I joined in, in my amateurish way. We played variations on the greatest hits of Eric Clapton – the variations coming from the fact that they, without much knowledge of English, often misheard the original lyrics and were very keen to check with me that they were getting them right. They knew the basic sounds, and I remember one guy earnestly singing, “Snog, snog, snogging on the seventh floor”, where I think Clapton had intended to convey the concept of knocking on heaven’s door.

But I’ve been guilty of some of these, too. I remember being puzzled, in my youth, by the Toto song ‘Africa’ which stated that “there’s nothing that a hundred men on Mars could ever do”. (It’s actually ‘a hundred men or more’.) And, at a rather earlier age, my somewhat parochial horizons could be deduced from my belief that the Abba lyrics, “I was sick and tired of everything / When I called you last night, Francesco” actually referred to somebody calling ‘last night, from Tesco’ (a big supermarket chain here in the UK). Rose thought it was nice that Paul Simon could report that “Rene and Georgia agreed with their dog after the war”.

Anyway, I discovered today that such mis-hearings have a name. They’re called Mondegreens. Rose found a nice section on this page entitled “The ants are my friends, they’re blowing in the wind” which explains the name, and, of course, there are quite a few on Wikipedia.

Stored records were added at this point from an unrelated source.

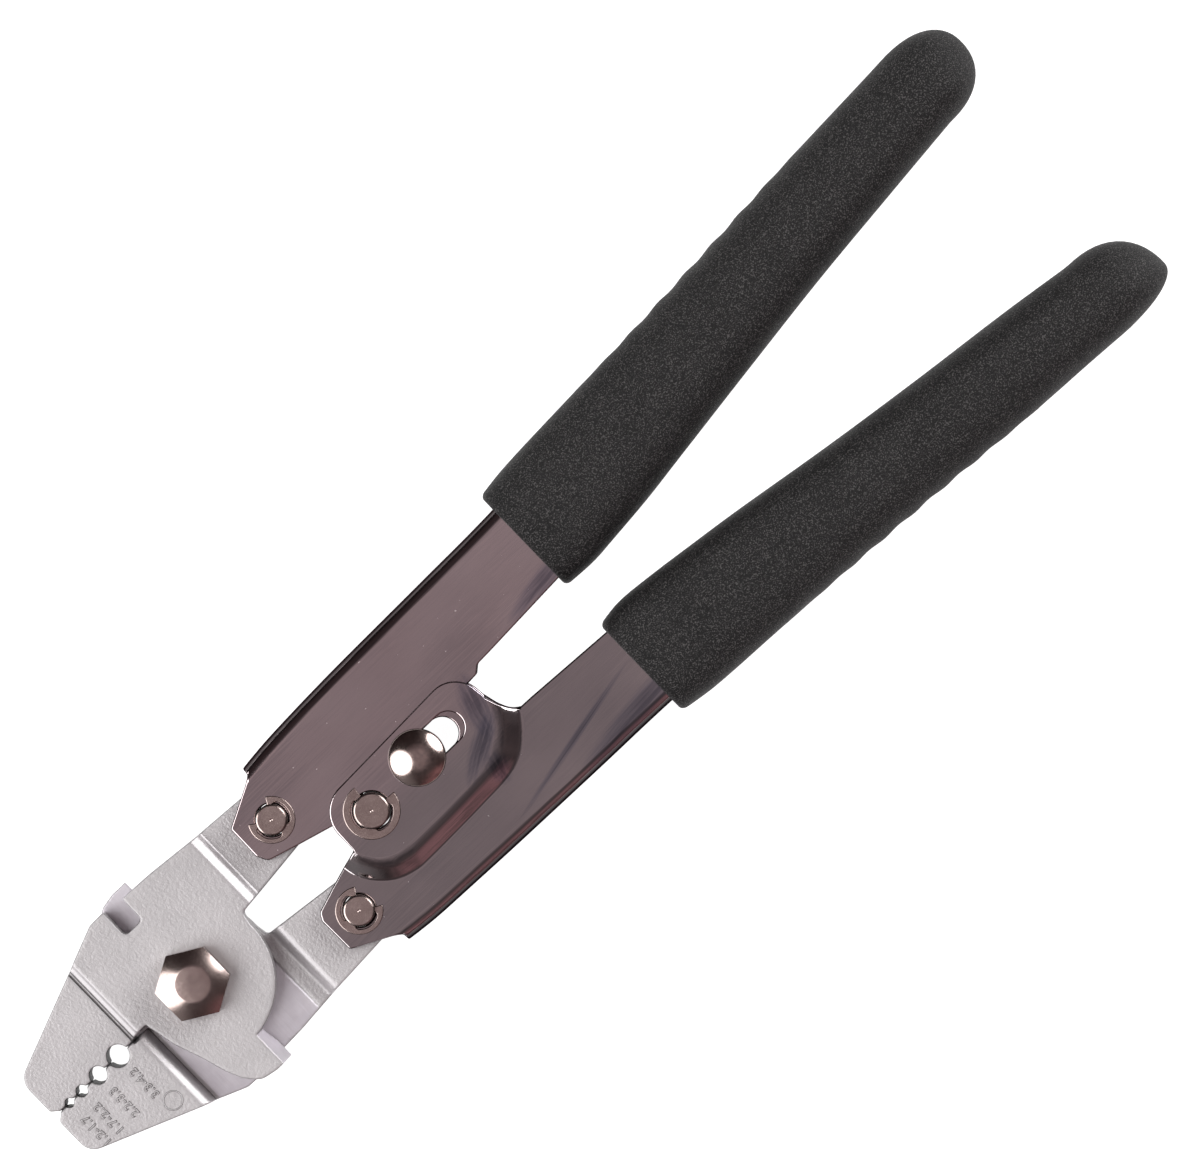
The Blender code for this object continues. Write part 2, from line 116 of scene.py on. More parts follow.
# Painted shade that bends, rims and sloping sides take: (upward part of the normal, tone)
SHEET_PAINTED_SHADE = ((0.0, 0.7), (0.2, 0.2), (0.45, 0.04), (0.66, 0.2), (0.84, 1.0))
PLATED_PAINTED_SHADE = ((0.0, 0.8), (0.2, 0.3), (0.45, 0.1), (0.66, 0.35), (0.84, 1.0))
CAST_PAINTED_SHADE = ((0.0, 0.8), (0.15, 0.35), (0.6, 0.4), (0.85, 1.0))
# Painted reflections on the chrome: x, y, turn in degrees, half length and half width
PAINTED_REFLECTIONS = ((71.5, 0.5, 72, 7.0, 3.0), (67.0, -5.5, 30, 8.0, 2.2), (66.8, -10.4, 70, 3.4, 2.6),
          (93.0, -20.2, 5, 17.0, 2.6), (95.5, 8.4, 8, 10.0, 2.2), (80.0, -16.2, 12, 18.0, 0.8))

# Soft boxes: name, direction from the tool, width and height in metres, and power in watts
SOFT_BOXES = (("key", (-0.78, 0.36, 0.86), 1.35, 1.45, 17.0),
              ("fill", (0.95, -0.05, 0.52), 1.1, 0.8, 14.0))
SOFT_BOX_DISTANCE = 1.3
# Room's colour by height over the horizon
CEILING = ((0.0, (0.04, 0.034, 0.034)), (0.55, (0.08, 0.06, 0.06)), (0.80, (0.10, 0.082, 0.084)),
           (0.95, (0.33, 0.277, 0.283)), (0.975, (0.35, 0.295, 0.30)))


# ---------------------------------------------------------------- mesh helpers

def link(name, mesh):
    made = bpy.data.objects.new(name, mesh)
    bpy.context.scene.collection.objects.link(made)
    return made


def bake(target):
    """Put the object's evaluated mesh in place of its own and drop its modifiers."""
    bpy.context.view_layer.update()
    evaluated = target.evaluated_get(bpy.context.evaluated_depsgraph_get())
    mesh = bpy.data.meshes.new_from_object(evaluated)
    target.modifiers.clear()
    target.data = mesh
    return target


def outwards(mesh, weld=0.005):
    work = bmesh.new()
    work.from_mesh(mesh)
    bmesh.ops.remove_doubles(work, verts=work.verts, dist=weld * MM)
    bmesh.ops.recalc_face_normals(work, faces=work.faces)
    work.to_mesh(mesh)
    work.free()


def combine(target, other, operation):
    modifier = target.modifiers.new(operation, "BOOLEAN")
    modifier.operation = operation
    modifier.object = other
    bake(target)
    bpy.data.objects.remove(other)
    return target


def rounded(corners, step=7.0):
    """Closed outline whose corners (x, y, radius) become arcs with a point about every step degrees."""
    points = []
    for index, (x, y, radius) in enumerate(corners):
        here = Vector((x, y))
        if radius == 0:
            points.append(here)
            continue
        back = (Vector(corners[index - 1][:2]) - here).normalized()
        ahead = (Vector(corners[(index + 1) % len(corners)][:2]) - here).normalized()
        half = back.angle(ahead) / 2
        centre = here + (back + ahead).normalized() * (radius / math.sin(half))
        start = here + back * (radius / math.tan(half)) - centre
        sweep = (math.pi - 2 * half) * (1 if back.cross(ahead) < 0 else -1)
        count = max(2, round(abs(math.degrees(sweep)) / step))
        for turn in range(count + 1):
            points.append(centre + Matrix.Rotation(sweep * turn / count, 2) @ start)
    return points


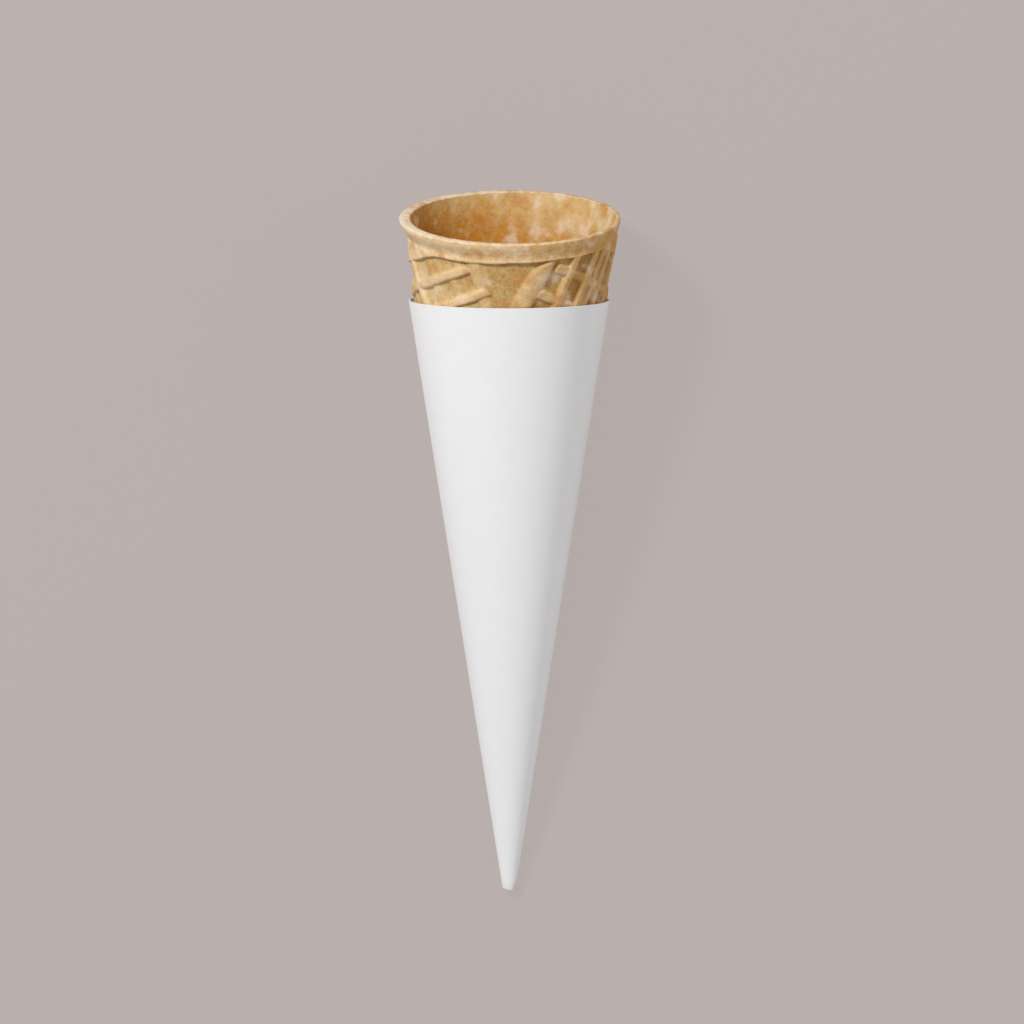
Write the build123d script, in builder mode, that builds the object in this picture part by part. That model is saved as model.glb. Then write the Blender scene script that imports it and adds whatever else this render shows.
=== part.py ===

But, go on – add your own favourites in the comments. The original ones are the best…

Mysterious

What’s this?

Curlew at Woodbridge

It’s my attempt to photgraph this chap using a cheap camera and a cheap pair of binoculars:

Curlew at Woodbridge

I actually got some rather more successful shots, but they weren’t so pleasingly mysterious 🙂

Any colour, so long as it’s Windows

Some recommended weekend reading for you:

Why the net should stay neutral by Bill Thompson:

A canal has no idea what is being carried in the narrow boats, and it doesn’t really care.

and John’s column in The Observer highlights what happens when market forces go wrong.